● **Set task**: Within the material below, locate the line with "obj.matrix_parent_inverse = Matrix.Identity(4)" and the line with "return min(side *", then return those two lines and all lines between them, exactly as written.

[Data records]
● ● ● ● ● ● ●
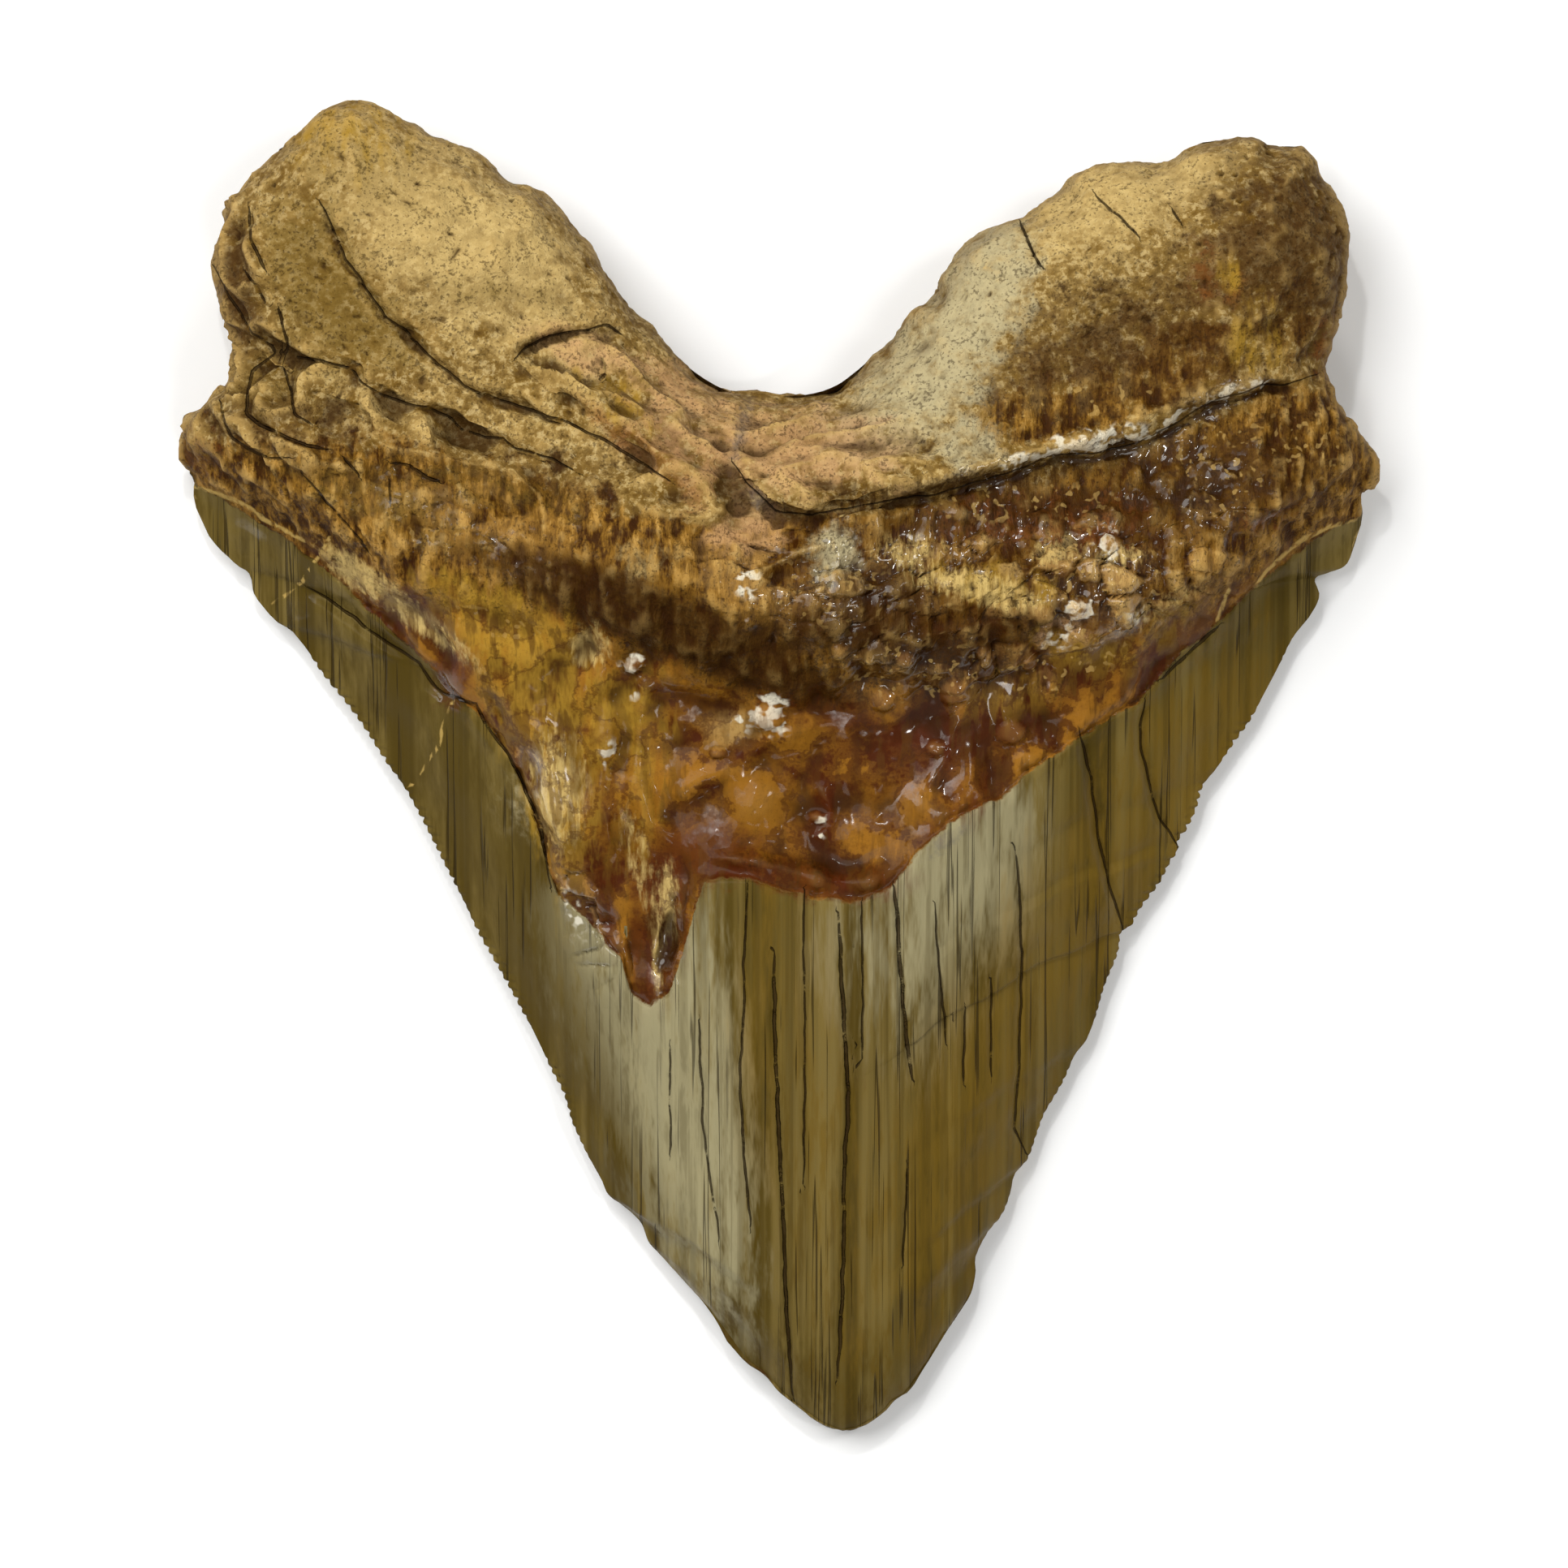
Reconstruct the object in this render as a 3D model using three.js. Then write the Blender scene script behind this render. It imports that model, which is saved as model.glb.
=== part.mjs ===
// A fossil tooth of a giant extinct shark, lying on its flatter outer face with the domed inner face up.
// Units are millimetres, +Z is up, +Y runs from the tip of the crown to the lobes of the root.
// The tooth grew as one piece, so it is one closed mesh: a fine sheet for the upper face and a coarser one
// for the lower face, laid out on one grid of columns and rows and sharing the rim where they meet.

import * as THREE from "three";

// Grid of the two faces. The lower face takes every second column and row.
const COLUMNS = 46;
const ROWS = 76;
const UNDERSIDE_STRIDE = 2;
const COLUMN_CROWDING = 0.5; // 0 spaces the columns evenly, 1 crowds them hard against both edges
const ROW_CROWDING = 0.35;

// Heights above the surface that the tooth lies on
const CUTTING_EDGE_HEIGHT = 2.3;
const ROOT_RIM_HEIGHT = 7.2;
const LOBE_HEIGHT = 15.5;
const ROOT_BULGE = 8;
const CROWN_RIDGE = [
  // distance along the tooth, height of the crown's middle
  [-57.4, 4.6],
  [-50, 7.6],
  [-40, 10.4],
  [-25, 14],
  [-10, 17],
  [10, 19.4],
  [60, 20],
];

// How far in from the rim each face takes to round over
const ROOT_ROUNDING = 11;
const UNDERSIDE_ROOT_ROUNDING = 9;
const UNDERSIDE_CROWN_ROUNDING = 15;
const CROWN_DOME_POWER = 2.1; // how square the crown's cross section is, and how thin its cutting edges
const CROWN_EDGE_THINNING = 1.15;
const TIP_ROUNDING = 6;

// Relief
const ENAMEL_STEP = 0.7; // the enamel stands this much above the band between crown and root
const BAND_DEPTH = 1.1; // that band is sunk below both its neighbours
const LEDGE_HALF_WIDTH = 1.6;
const RELIEF_FADE = 3.5; // the relief fades out over this distance from the rim

// The outline, seen from above, from the tip end up each side. Both sides start beside the tip.
const LEFT_SIDE = [
  [-4.4, -49.7], [-5.3, -48], [-6.5, -46.3], [-10.3, -42.1], [-11.2, -41.1], [-11.9, -39.4],
  [-13.5, -37.9], [-14.7, -37], [-15.3, -35.7], [-17.7, -30.9], [-18, -29.9], [-20.2, -24.9],
  [-23.8, -17.9], [-27.6, -10.7], [-30.6, -4.7], [-33.8, 0.4], [-37.3, 5.6], [-41.2, 10.7],
  [-43.2, 12.4], [-45.3, 14.9], [-45.7, 16.6], [-46.8, 17.4], [-49, 19.6], [-49.9, 21.2],
  [-50.5, 23.1], [-50.6, 24.9], [-51.1, 25.6], [-51.7, 26.6], [-51.6, 27.8], [-51.2, 28.9],
  [-50.8, 29.9], [-49, 31.5], [-47.6, 32.8], [-47.1, 33.7], [-47.4, 35], [-47.1, 36.8],
  [-47.4, 38], [-48.2, 39.2], [-48.6, 41.3], [-48.8, 43.4], [-48.5, 45.4], [-47.7, 46.9],
  [-47.4, 48.3], [-45.9, 50.2], [-43.6, 52.5], [-41, 54.4], [-40.1, 55.7], [-38.7, 56.8],
  [-36.9, 57.3],
];
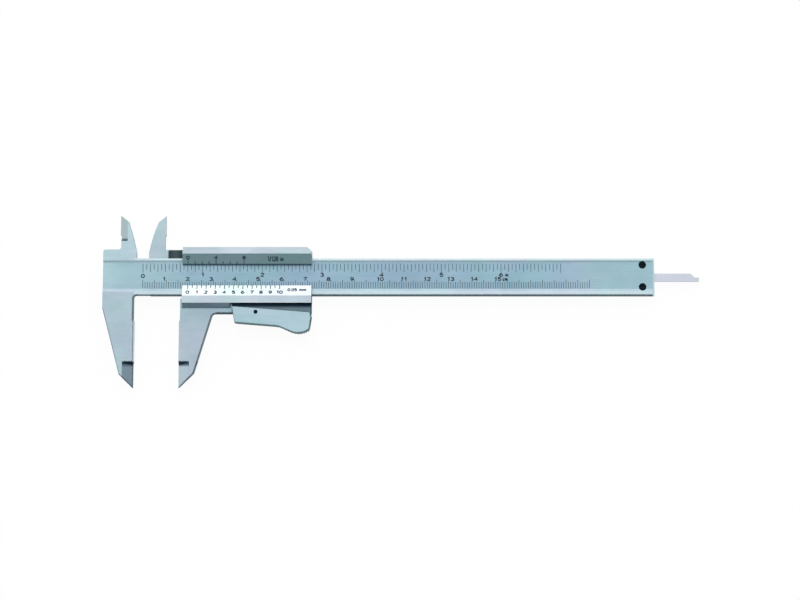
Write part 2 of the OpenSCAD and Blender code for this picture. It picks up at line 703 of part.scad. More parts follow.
module lever_nose() {
    top_y = brake_low_y - pin_y - brake_touch - nose_r;
    z0 = lever_z0 + lever_wall / 2;
    z1 = lever_z1 - lever_wall / 2;
    intersection() {
        union() {
            block([-brake_arm - nose_w / 2, lever_bottom(-brake_arm) + lever_wall / 2, z0],
                [-brake_arm + nose_w / 2, top_y, z1]);
            rod_up(-brake_arm, top_y, z0, z1, nose_r);
        }
        translate([0, 0, z0 - over]) linear_extrude(z1 - z0 + 2 * over) lever_outline(0, 0);
    }
}
module lock_lever() {
    color("lightblue") on_slider() translate([pin_x, pin_y, 0]) difference() {
        union() {
            lever_channel();
            lever_nose();
        }
        rod_up(0, 0, lever_z0 - over, lever_z1 + over, pin_r + pin_gap);
    }
}
module lever_pin() { color("dimgray") on_slider() rod_up(pin_x, pin_y, lever_z0, lever_z1, pin_r); }

// Spring that pushes the thumb pad away from the web, as one unbroken coil of wire
function spring_low() = pin_y + lever_bottom(spring_arm) + lever_wall + spring_seat;
function spring_high() = arm_y + spring_bore_d - spring_seat;
function spring_point(i, j) =
    let (a = 360 * i / spring_rings, b = 360 * j / spring_sides,
        r = spring_r - wire_r + wire_r * cos(b),
        rise = (spring_high() - spring_low() - 2 * wire_r) / (spring_curls * spring_rings))
    [spring_x + r * cos(a), spring_low() + wire_r + rise * i + wire_r * sin(b), split_z + r * sin(a)];
module lever_spring() {
    n = spring_curls * spring_rings;
    s = spring_sides;
    points = [for (i = [0:n]) for (j = [0:s - 1]) spring_point(i, j)];
    sides = [for (i = [0:n - 1]) for (j = [0:s - 1]) let (a = i * s + j, b = i * s + (j + 1) % s)
        each [[a, b, a + s], [b, b + s, a + s]]];
    caps = [for (j = [1:s - 2]) each [[0, j + 1, j], [n * s, n * s + j, n * s + j + 1]]];
    color("gray") on_slider() polyhedron(points, concat(sides, caps));
}

// Brake pin that the lever's nose presses against the beam's lower edge
module brake_pin() {
    color("goldenrod") on_slider()
        rod_along_y(brake_x, split_z, brake_low_y, -beam_edge - brake_touch, brake_r);
}

beam();
end_stop_plate();
end_stop_screw_upper();
end_stop_screw_lower();
slider_body();
gib_strip();
gib_screw_near();
gib_screw_far();
rod_cover_plate();
cover_screw_1();
cover_screw_2();
cover_screw_3();
cover_screw_4();
depth_rod();
rod_rivet_near();
rod_rivet_far();
lock_lever();
lever_pin();
lever_spring();
brake_pin();
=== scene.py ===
"""Finish of a 150 mm pocket caliper with a thumb lever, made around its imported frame.

The frame's own solids keep their shapes and get their metals here. The graduations, the numerals
and the lever's spring are made as pieces of their own. Every object is in metres, in the frame.
"""
import json
import math

import bmesh
import bpy
from bpy.props import FloatProperty, FloatVectorProperty, IntProperty, PointerProperty
from mathutils import Matrix, Vector


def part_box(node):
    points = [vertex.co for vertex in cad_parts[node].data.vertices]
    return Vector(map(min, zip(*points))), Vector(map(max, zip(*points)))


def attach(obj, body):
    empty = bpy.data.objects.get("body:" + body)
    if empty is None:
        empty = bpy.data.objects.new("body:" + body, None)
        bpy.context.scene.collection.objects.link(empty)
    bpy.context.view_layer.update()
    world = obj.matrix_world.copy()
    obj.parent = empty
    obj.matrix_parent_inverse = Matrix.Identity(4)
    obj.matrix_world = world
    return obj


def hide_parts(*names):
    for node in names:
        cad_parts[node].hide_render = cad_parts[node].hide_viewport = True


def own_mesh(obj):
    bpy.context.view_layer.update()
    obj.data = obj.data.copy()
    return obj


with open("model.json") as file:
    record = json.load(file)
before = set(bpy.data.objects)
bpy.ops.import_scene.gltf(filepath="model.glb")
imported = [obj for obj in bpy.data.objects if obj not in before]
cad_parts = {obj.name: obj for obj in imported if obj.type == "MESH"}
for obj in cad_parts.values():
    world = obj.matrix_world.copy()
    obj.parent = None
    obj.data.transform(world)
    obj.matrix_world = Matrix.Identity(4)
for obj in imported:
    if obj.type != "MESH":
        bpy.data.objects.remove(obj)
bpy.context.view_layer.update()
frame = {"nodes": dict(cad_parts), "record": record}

bl_info = {
    "name": "Pocket caliper finish",
    "version": (1, 0, 0),
    "blender": (4, 5, 0),
    "location": "3D View > Sidebar > Caliper",
    "description": "Metals, graduations, spring and studio of a 150 mm pocket caliper",
    "category": "Object",
}

MM = 0.001
INCH = 25.4 * MM


def mount_at(name):
    """Place of one of the record's mounts."""
    return Vector(next(m["pos_m"] for m in frame["record"]["mounts"] if m["name"] == name))


def slot_colour(slot):
    """Base colour that the record gives to a material slot."""
    return next(tuple(m["base_color"]) for m in frame["record"]["materials"] if m["slot"] == slot)


# Zero planes of both scales, the beam's centre line, top and end, and the floor of its scale channel
BEAM_ZERO = mount_at("fixed_jaw_face").x
SLIDER_ZERO = mount_at("moving_jaw_face").x
CENTRE_Y = mount_at("rest_face").y
BEAM_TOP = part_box("beam")[1].z
BEAM_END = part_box("beam")[1].x
CHANNEL_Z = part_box("end_stop_screw_upper")[1].z


def nearest(node, side, picked):
    """Distance from the beam's centre line, towards a side, of the picked faces' nearest corner."""
    mesh = frame["nodes"][node].data
    faces = [p for p in mesh.polygons if picked(p)]
    return min(side * (mesh.vertices[i].co.y - CENTRE_Y) for p in faces for i in p.vertices)


def bevel_start(side):
    """Distance from the beam's centre line at which the fixed jaws' bevels start."""
    return nearest("beam", side, lambda p: p.normal.z > 0.9 and abs(p.normal.x) > 0.2
                   and side * (p.center.y - CENTRE_Y) > 12 * MM)


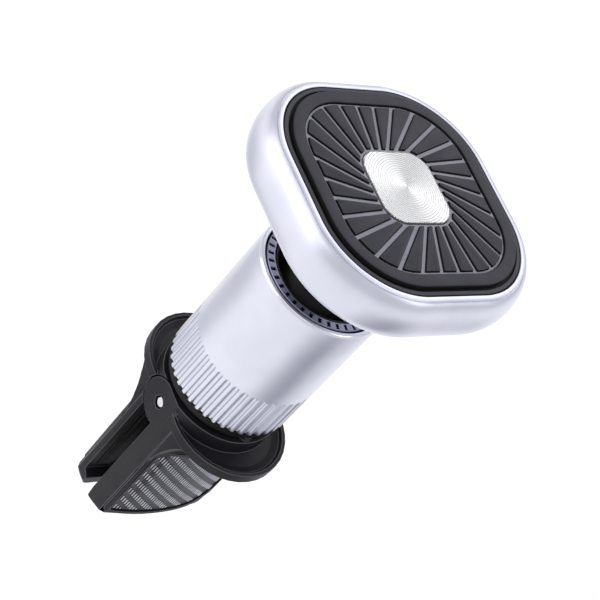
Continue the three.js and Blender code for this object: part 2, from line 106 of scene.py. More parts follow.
● ● ● ● ● ● ●
● **Completed task**:
    obj.matrix_parent_inverse = Matrix.Identity(4)
    obj.matrix_world = world
    return obj


def hide_parts(*names):
    for node in names:
        cad_parts[node].hide_render = cad_parts[node].hide_viewport = True


def own_mesh(obj):
    bpy.context.view_layer.update()
    obj.data = obj.data.copy()
    return obj


with open("model.json") as file:
    record = json.load(file)
before = set(bpy.data.objects)
bpy.ops.import_scene.gltf(filepath="model.glb")
imported = [obj for obj in bpy.data.objects if obj not in before]
cad_parts = {obj.name: obj for obj in imported if obj.type == "MESH"}
for obj in cad_parts.values():
    world = obj.matrix_world.copy()
    obj.parent = None
    obj.data.transform(world)
    obj.matrix_world = Matrix.Identity(4)
for obj in imported:
    if obj.type != "MESH":
        bpy.data.objects.remove(obj)
bpy.context.view_layer.update()
frame = {"nodes": dict(cad_parts), "record": record}

bl_info = {
    "name": "Pocket caliper finish",
    "version": (1, 0, 0),
    "blender": (4, 5, 0),
    "location": "3D View > Sidebar > Caliper",
    "description": "Metals, graduations, spring and studio of a 150 mm pocket caliper",
    "category": "Object",
}

MM = 0.001
INCH = 25.4 * MM


def mount_at(name):
    """Place of one of the record's mounts."""
    return Vector(next(m["pos_m"] for m in frame["record"]["mounts"] if m["name"] == name))


def slot_colour(slot):
    """Base colour that the record gives to a material slot."""
    return next(tuple(m["base_color"]) for m in frame["record"]["materials"] if m["slot"] == slot)


# Zero planes of both scales, the beam's centre line, top and end, and the floor of its scale channel
BEAM_ZERO = mount_at("fixed_jaw_face").x
SLIDER_ZERO = mount_at("moving_jaw_face").x
CENTRE_Y = mount_at("rest_face").y
BEAM_TOP = part_box("beam")[1].z
BEAM_END = part_box("beam")[1].x
CHANNEL_Z = part_box("end_stop_screw_upper")[1].z


def nearest(node, side, picked):
    """Distance from the beam's centre line, towards a side, of the picked faces' nearest corner."""
    mesh = frame["nodes"][node].data
    faces = [p for p in mesh.polygons if picked(p)]
    return min(side * (mesh.vertices[i].co.y - CENTRE_Y) for p in faces for i in p.vertices)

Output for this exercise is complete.